◆ **REQUIRED WORK**
Output the data exactly, with every line intact.

◆ **MATERIAL PROVIDED**
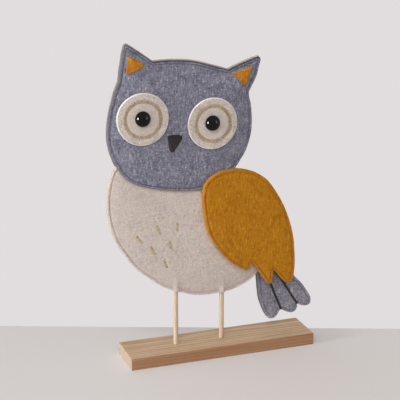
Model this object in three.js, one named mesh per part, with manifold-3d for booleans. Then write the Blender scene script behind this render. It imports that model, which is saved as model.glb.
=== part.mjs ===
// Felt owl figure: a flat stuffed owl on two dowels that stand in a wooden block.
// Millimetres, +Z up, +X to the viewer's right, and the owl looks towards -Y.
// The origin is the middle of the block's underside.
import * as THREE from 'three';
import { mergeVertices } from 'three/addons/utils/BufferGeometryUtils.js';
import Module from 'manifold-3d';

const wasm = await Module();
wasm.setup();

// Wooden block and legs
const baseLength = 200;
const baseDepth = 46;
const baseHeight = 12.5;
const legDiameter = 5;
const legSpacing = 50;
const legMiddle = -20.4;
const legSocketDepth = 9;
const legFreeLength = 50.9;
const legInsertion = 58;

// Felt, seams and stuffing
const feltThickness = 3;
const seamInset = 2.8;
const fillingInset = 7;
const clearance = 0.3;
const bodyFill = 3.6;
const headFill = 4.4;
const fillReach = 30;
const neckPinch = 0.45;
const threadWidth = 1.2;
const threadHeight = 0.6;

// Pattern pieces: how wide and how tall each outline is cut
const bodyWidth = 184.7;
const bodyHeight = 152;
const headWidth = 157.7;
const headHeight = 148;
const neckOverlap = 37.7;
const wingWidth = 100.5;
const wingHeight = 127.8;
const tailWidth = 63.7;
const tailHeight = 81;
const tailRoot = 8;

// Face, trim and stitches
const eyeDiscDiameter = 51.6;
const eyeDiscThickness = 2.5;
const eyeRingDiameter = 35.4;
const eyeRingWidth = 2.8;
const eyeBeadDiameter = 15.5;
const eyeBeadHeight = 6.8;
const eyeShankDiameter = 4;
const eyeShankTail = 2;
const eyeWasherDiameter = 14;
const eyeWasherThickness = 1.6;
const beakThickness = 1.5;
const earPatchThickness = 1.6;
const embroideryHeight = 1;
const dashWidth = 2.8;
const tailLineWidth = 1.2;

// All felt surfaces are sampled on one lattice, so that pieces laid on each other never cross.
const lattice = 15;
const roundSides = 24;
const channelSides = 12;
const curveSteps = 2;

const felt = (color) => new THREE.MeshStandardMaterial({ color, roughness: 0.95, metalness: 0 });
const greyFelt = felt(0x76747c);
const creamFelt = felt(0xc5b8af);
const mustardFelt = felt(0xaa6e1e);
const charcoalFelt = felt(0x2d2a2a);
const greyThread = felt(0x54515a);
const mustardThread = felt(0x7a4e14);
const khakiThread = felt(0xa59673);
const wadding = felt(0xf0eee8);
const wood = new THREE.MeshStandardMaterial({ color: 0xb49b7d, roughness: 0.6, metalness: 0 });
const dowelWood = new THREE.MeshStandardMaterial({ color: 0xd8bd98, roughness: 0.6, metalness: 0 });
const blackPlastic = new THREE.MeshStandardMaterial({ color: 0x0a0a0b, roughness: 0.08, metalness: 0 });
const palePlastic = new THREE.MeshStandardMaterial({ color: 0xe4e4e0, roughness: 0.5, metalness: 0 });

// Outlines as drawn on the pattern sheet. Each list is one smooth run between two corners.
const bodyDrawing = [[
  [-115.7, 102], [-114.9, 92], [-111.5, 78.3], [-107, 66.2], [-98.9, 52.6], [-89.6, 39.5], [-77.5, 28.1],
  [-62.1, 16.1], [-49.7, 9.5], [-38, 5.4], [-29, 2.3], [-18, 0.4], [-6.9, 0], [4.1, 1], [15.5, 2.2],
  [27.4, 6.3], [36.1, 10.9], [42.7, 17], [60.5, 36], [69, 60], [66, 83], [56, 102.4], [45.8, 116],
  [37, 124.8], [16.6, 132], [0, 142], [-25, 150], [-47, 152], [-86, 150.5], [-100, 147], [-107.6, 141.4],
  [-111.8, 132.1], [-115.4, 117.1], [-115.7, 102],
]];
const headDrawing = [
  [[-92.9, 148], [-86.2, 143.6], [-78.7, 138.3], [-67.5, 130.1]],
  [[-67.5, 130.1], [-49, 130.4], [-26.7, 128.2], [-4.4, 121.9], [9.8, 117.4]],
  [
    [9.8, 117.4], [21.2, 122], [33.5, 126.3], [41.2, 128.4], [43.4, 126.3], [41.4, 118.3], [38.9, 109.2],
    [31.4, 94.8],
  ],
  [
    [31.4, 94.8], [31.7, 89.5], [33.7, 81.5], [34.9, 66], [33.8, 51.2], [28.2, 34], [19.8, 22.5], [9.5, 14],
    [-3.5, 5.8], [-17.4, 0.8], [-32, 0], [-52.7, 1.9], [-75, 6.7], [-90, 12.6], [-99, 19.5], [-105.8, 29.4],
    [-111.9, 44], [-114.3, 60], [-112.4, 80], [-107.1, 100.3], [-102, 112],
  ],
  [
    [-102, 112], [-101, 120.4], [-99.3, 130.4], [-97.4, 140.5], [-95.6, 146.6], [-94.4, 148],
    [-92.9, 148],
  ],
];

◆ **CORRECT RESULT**
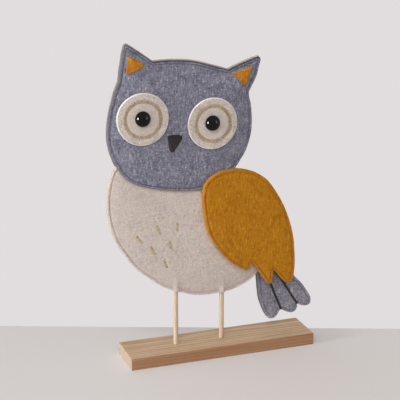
Model this object in three.js, one named mesh per part, with manifold-3d for booleans. Then write the Blender scene script behind this render. It imports that model, which is saved as model.glb.
=== part.mjs ===
// Felt owl figure: a flat stuffed owl on two dowels that stand in a wooden block.
// Millimetres, +Z up, +X to the viewer's right, and the owl looks towards -Y.
// The origin is the middle of the block's underside.
import * as THREE from 'three';
import { mergeVertices } from 'three/addons/utils/BufferGeometryUtils.js';
import Module from 'manifold-3d';

const wasm = await Module();
wasm.setup();

// Wooden block and legs
const baseLength = 200;
const baseDepth = 46;
const baseHeight = 12.5;
const legDiameter = 5;
const legSpacing = 50;
const legMiddle = -20.4;
const legSocketDepth = 9;
const legFreeLength = 50.9;
const legInsertion = 58;

// Felt, seams and stuffing
const feltThickness = 3;
const seamInset = 2.8;
const fillingInset = 7;
const clearance = 0.3;
const bodyFill = 3.6;
const headFill = 4.4;
const fillReach = 30;
const neckPinch = 0.45;
const threadWidth = 1.2;
const threadHeight = 0.6;

// Pattern pieces: how wide and how tall each outline is cut
const bodyWidth = 184.7;
const bodyHeight = 152;
const headWidth = 157.7;
const headHeight = 148;
const neckOverlap = 37.7;
const wingWidth = 100.5;
const wingHeight = 127.8;
const tailWidth = 63.7;
const tailHeight = 81;
const tailRoot = 8;

// Face, trim and stitches
const eyeDiscDiameter = 51.6;
const eyeDiscThickness = 2.5;
const eyeRingDiameter = 35.4;
const eyeRingWidth = 2.8;
const eyeBeadDiameter = 15.5;
const eyeBeadHeight = 6.8;
const eyeShankDiameter = 4;
const eyeShankTail = 2;
const eyeWasherDiameter = 14;
const eyeWasherThickness = 1.6;
const beakThickness = 1.5;
const earPatchThickness = 1.6;
const embroideryHeight = 1;
const dashWidth = 2.8;
const tailLineWidth = 1.2;

// All felt surfaces are sampled on one lattice, so that pieces laid on each other never cross.
const lattice = 15;
const roundSides = 24;
const channelSides = 12;
const curveSteps = 2;

const felt = (color) => new THREE.MeshStandardMaterial({ color, roughness: 0.95, metalness: 0 });
const greyFelt = felt(0x76747c);
const creamFelt = felt(0xc5b8af);
const mustardFelt = felt(0xaa6e1e);
const charcoalFelt = felt(0x2d2a2a);
const greyThread = felt(0x54515a);
const mustardThread = felt(0x7a4e14);
const khakiThread = felt(0xa59673);
const wadding = felt(0xf0eee8);
const wood = new THREE.MeshStandardMaterial({ color: 0xb49b7d, roughness: 0.6, metalness: 0 });
const dowelWood = new THREE.MeshStandardMaterial({ color: 0xd8bd98, roughness: 0.6, metalness: 0 });
const blackPlastic = new THREE.MeshStandardMaterial({ color: 0x0a0a0b, roughness: 0.08, metalness: 0 });
const palePlastic = new THREE.MeshStandardMaterial({ color: 0xe4e4e0, roughness: 0.5, metalness: 0 });

// Outlines as drawn on the pattern sheet. Each list is one smooth run between two corners.
const bodyDrawing = [[
  [-115.7, 102], [-114.9, 92], [-111.5, 78.3], [-107, 66.2], [-98.9, 52.6], [-89.6, 39.5], [-77.5, 28.1],
  [-62.1, 16.1], [-49.7, 9.5], [-38, 5.4], [-29, 2.3], [-18, 0.4], [-6.9, 0], [4.1, 1], [15.5, 2.2],
  [27.4, 6.3], [36.1, 10.9], [42.7, 17], [60.5, 36], [69, 60], [66, 83], [56, 102.4], [45.8, 116],
  [37, 124.8], [16.6, 132], [0, 142], [-25, 150], [-47, 152], [-86, 150.5], [-100, 147], [-107.6, 141.4],
  [-111.8, 132.1], [-115.4, 117.1], [-115.7, 102],
]];
const headDrawing = [
  [[-92.9, 148], [-86.2, 143.6], [-78.7, 138.3], [-67.5, 130.1]],
  [[-67.5, 130.1], [-49, 130.4], [-26.7, 128.2], [-4.4, 121.9], [9.8, 117.4]],
  [
    [9.8, 117.4], [21.2, 122], [33.5, 126.3], [41.2, 128.4], [43.4, 126.3], [41.4, 118.3], [38.9, 109.2],
    [31.4, 94.8],
  ],
  [
    [31.4, 94.8], [31.7, 89.5], [33.7, 81.5], [34.9, 66], [33.8, 51.2], [28.2, 34], [19.8, 22.5], [9.5, 14],
    [-3.5, 5.8], [-17.4, 0.8], [-32, 0], [-52.7, 1.9], [-75, 6.7], [-90, 12.6], [-99, 19.5], [-105.8, 29.4],
    [-111.9, 44], [-114.3, 60], [-112.4, 80], [-107.1, 100.3], [-102, 112],
  ],
  [
    [-102, 112], [-101, 120.4], [-99.3, 130.4], [-97.4, 140.5], [-95.6, 146.6], [-94.4, 148],
    [-92.9, 148],
  ],
];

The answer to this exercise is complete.